Keep in mind that TPC uses a broad definition of income that includes cash income plus tax-exempt employee and employer contributions to health insurance and other fringe benefits, employer contributions to tax-preferred retirement accounts, income earned within retirement accounts, and food stamps. This expanded cash income measure is much broader than Adjusted Gross Income that taxpayers calculate on their 1040s but more accurately measures their true income.
Elena’s estimates are useful benchmarks when you think about tax reform. And they are a good roadmap for lawmakers who search for offsetting reductions in tax preferences. If Congress wants to raise the same amount of revenue as current law, it would have to cut existing tax preferences by an average of $66 billion-a-year to fund a modest 1 percent across-the-board rate cut. That would require lawmakers to take a big bite out of some popular tax subsidies, well beyond their usual bland promise to eliminate “loopholes.”
But the TPC estimates come with an important caveat. Nobody is likely to propose a tax reform that cuts rates by just one percentage point. In fact, many plans aim for rate reductions in the neighborhood of 5 points or more.
Sadly, you can’t figure how much a 5 percent across-the-board tax cut would add to the deficit by simply taking TPC’s new numbers and multiplying by five. Why? In part because as rates are cut, more taxpayers would end up paying the AMT, thus reducing the overall revenue loss.

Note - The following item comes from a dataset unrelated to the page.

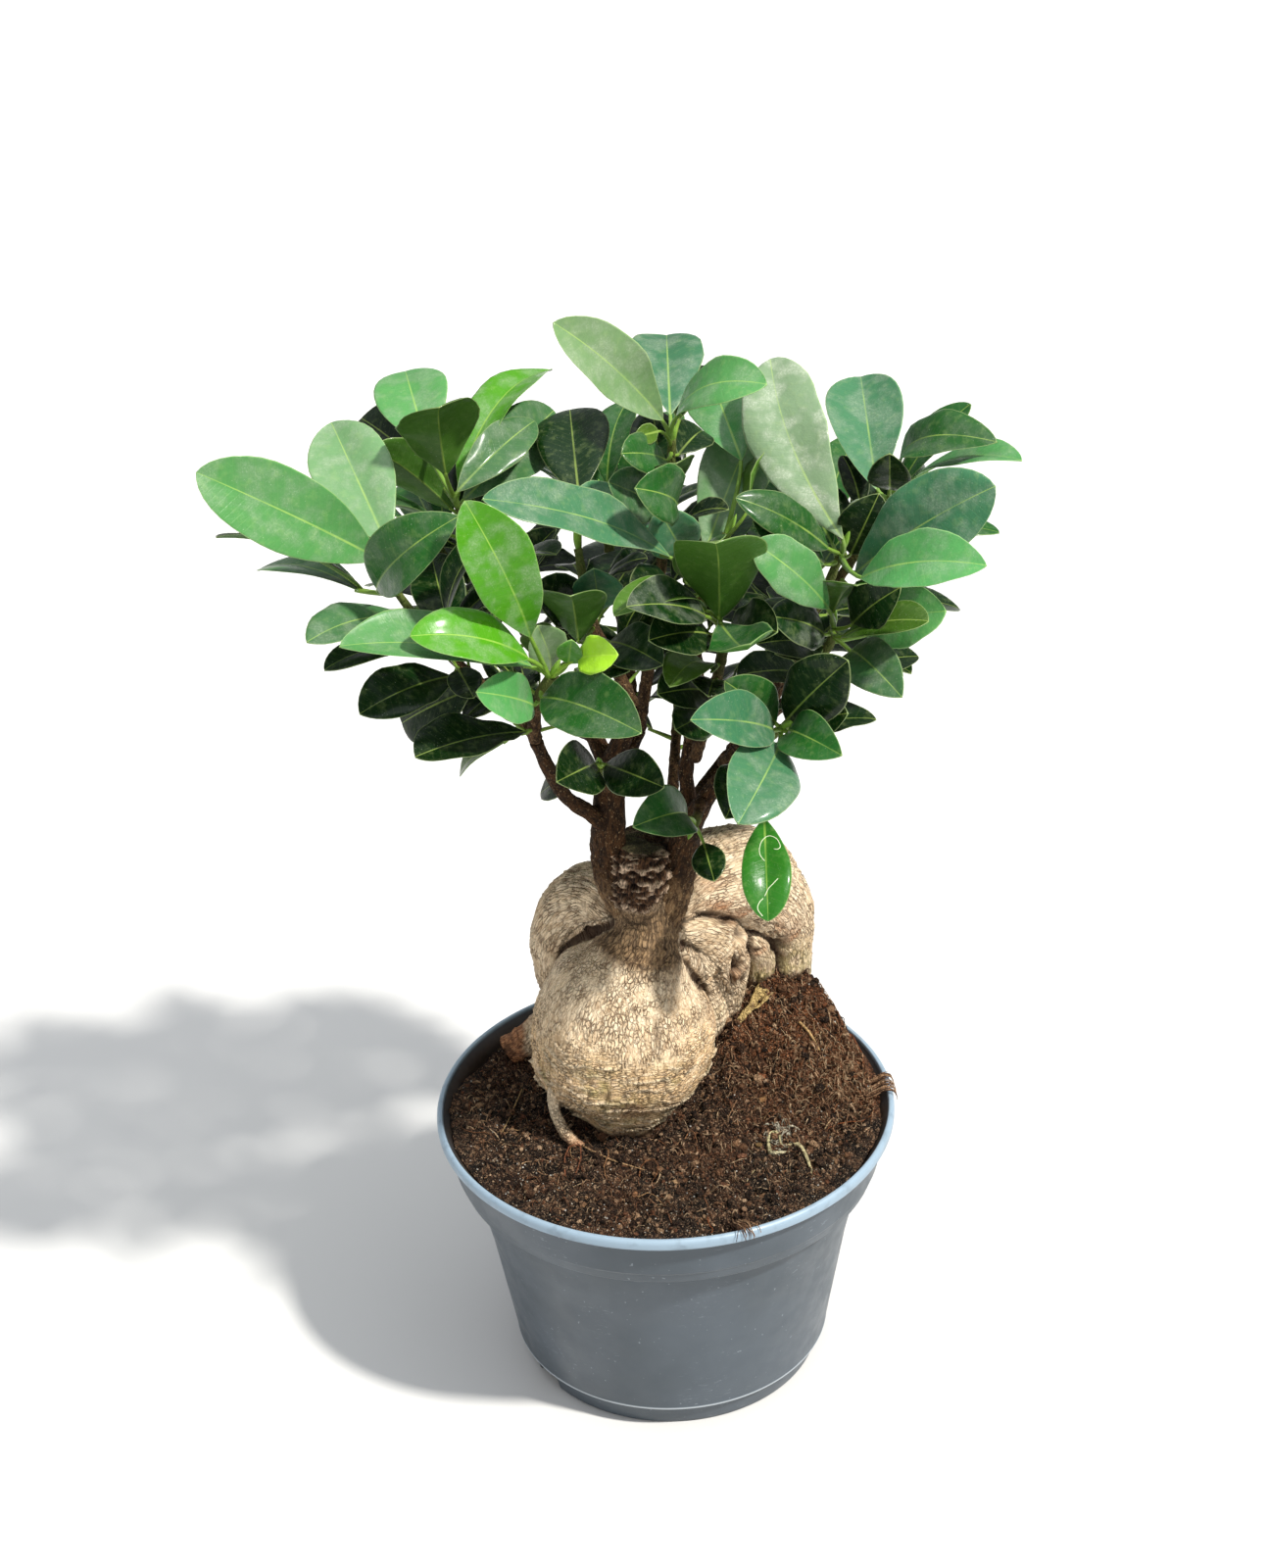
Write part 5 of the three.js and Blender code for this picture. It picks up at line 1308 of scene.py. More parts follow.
# Single roots on the soil, as picture places, radius, tint and how far they arch up
PLACED_ROOTS = [
    ([(533, 1108), (530, 1122), (520, 1140), (512, 1158)], 0.32, (196, 164, 116), 1.0),
    ([(594, 1172), (608, 1180), (625, 1187), (642, 1191), (658, 1194)], 0.36, (204, 164, 120), 1.2),
    (
        [(577, 1200), (576, 1186), (582, 1174), (592, 1175), (592, 1188), (584, 1202)],
        0.28, (156, 98, 68), 1.5,
    ),
    ([(618, 1172), (622, 1184), (616, 1196), (622, 1206)], 0.24, (176, 128, 88), 1.0),
    ([(652, 1200), (656, 1188), (668, 1186), (672, 1198), (664, 1206)], 0.24, (150, 100, 66), 1.5),
    ([(765, 984), (778, 981), (792, 983), (806, 988), (820, 991)], 0.34, (206, 160, 116), 1.5),
    ([(815, 1044), (824, 1054), (832, 1064), (838, 1072)], 0.6, (214, 176, 122), 0.8),
    ([(700, 1180), (698, 1166), (706, 1156), (712, 1168)], 0.24, (170, 120, 84), 1.2),
    ([(845, 1150), (862, 1144), (880, 1146), (896, 1138), (912, 1128)], 0.26, (150, 92, 58), 1.0),
    ([(722, 1242), (724, 1252), (728, 1258), (726, 1264)], 0.26, (150, 84, 46), 0.8),
    ([(868, 1060), (880, 1072), (884, 1088), (878, 1100)], 0.24, (166, 100, 64), 1.4),
    ([(640, 1212), (650, 1224), (664, 1222), (676, 1230)], 0.24, (190, 148, 104), 0.8),
    ([(470, 1150), (482, 1160), (498, 1158), (508, 1168)], 0.2, (132, 90, 60), 0.8),
    ([(841, 1150), (848, 1145), (855, 1137)], 0.22, (214, 180, 136), 1.0),
    ([(762, 1205), (768, 1197), (778, 1188)], 0.24, (220, 200, 150), 0.6),
    ([(752, 1126), (746, 1136), (741, 1146)], 0.2, (168, 128, 96), 0.8),
    (
        [(786, 1177), (784, 1168), (786, 1160), (791, 1157), (796, 1162), (797, 1169), (803, 1173)],
        0.75, (224, 214, 164), 0.5,
    ),
    (
        [(801, 1172), (809, 1171), (815, 1174), (821, 1180), (826, 1187), (829, 1193)],
        0.85, (222, 208, 160), 0.5,
    ),
    ([(785, 1178), (791, 1181), (798, 1179), (806, 1178)], 0.75, (216, 206, 168), 0.4),
    ([(802, 1152), (809, 1153), (816, 1156)], 0.6, (214, 204, 178), 0.4),
]
FIBRE_MAT = {"at": (868, 1098), "count": 650, "spread": (10, 11), "reach": 79}
MOULD = {"at": (798, 1160), "count": 60, "spread": 3.6, "tint": (206, 198, 176)}
DRY_LEAF = {"from": (753, 1046), "to": (782, 1020), "wide": 8.0, "thick": 0.35, "tint": (226, 196, 132)}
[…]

It is also important to remember that lower rates make tax expenditures less valuable (a 35 percent deduction is worth much more than a 30 percent deduction). As a result, the deeper the proposed rate cut, the more severely tax preferences must be reduced to offset the cost.
Even with those caveats, keep these new estimates in mind when lawmakers start talking about tax reform again. They’ll be a useful benchmark once the reform debate heats up again.